Un grupo armado ha acabado con la vida de ciento y pico estudiantes indefensos en Kenia, y no se ve ninguna campaña con el lema “je suis un estudiante de Kenia”. Tampoco hay, que yo sepa, nadie ocupado en recriminar a sus semejantes que no hayan lanzado esa campaña. O sí, bueno: el Papa se ha quejado de esa indiferencia. En los tiempos del “Je suis Charlie”, por el contrario, había cientos de alternativas “je suis X”, indicando la infinidad de causas más sangrantes que la de París por las que uno podía indignarse. Pero su valor radicaba, a lo que se ve, no en ser sangrantes sino en ser eventualmente más sangrantes que la de los otros.
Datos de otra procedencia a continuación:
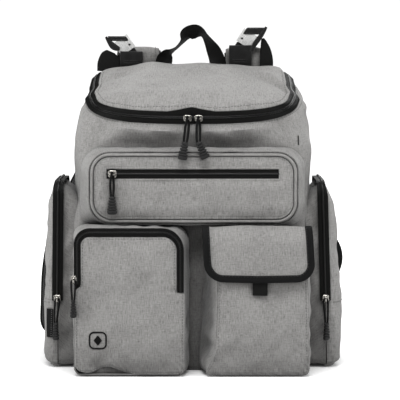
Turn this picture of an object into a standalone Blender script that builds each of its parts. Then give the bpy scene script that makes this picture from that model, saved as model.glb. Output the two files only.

Se puede entender: los sentimientos de solidaridad no son infinitos, de modo que son muy disputados, y los suele ganar quien tiene más medios a su disposición, porque los tiene o porque los enemigos de sus enemigos los tienen.
Estudiantes kenianos no se encuentran en ese caso: son kenianos, y están lejos de esos focos que abundan, por ejemplo, en París. Son demasiado kenianos, incluso, para que los que montan guardia contra la amenaza islamista se ocupen en hacer bandera de su asesinato. El cual tampoco es atractivo para los que criticaban el “je suis charlie”. En el caso de Kenia no se explica mucho con sacar a relucir el colonialismo, los agravios norte-sur o el racismo: habría que esforzarse un poco más y, por desgracia, lo que da más impacto a las causas más justas del planeta no es que sean justas sino que estén listas para efecto inmediato.
Sospecho que la globalización de nuestra ciudadanía no es tan amplia como se cacarea: lo que ocurre en un rincón distante del planeta nos interesa, sí, pero como una especia exótica que acentúa el sabor de disputas bien conocidas. Fuera de eso, la solidaridad de las redes sociales globales es como un placebo del que es peligroso fiarse.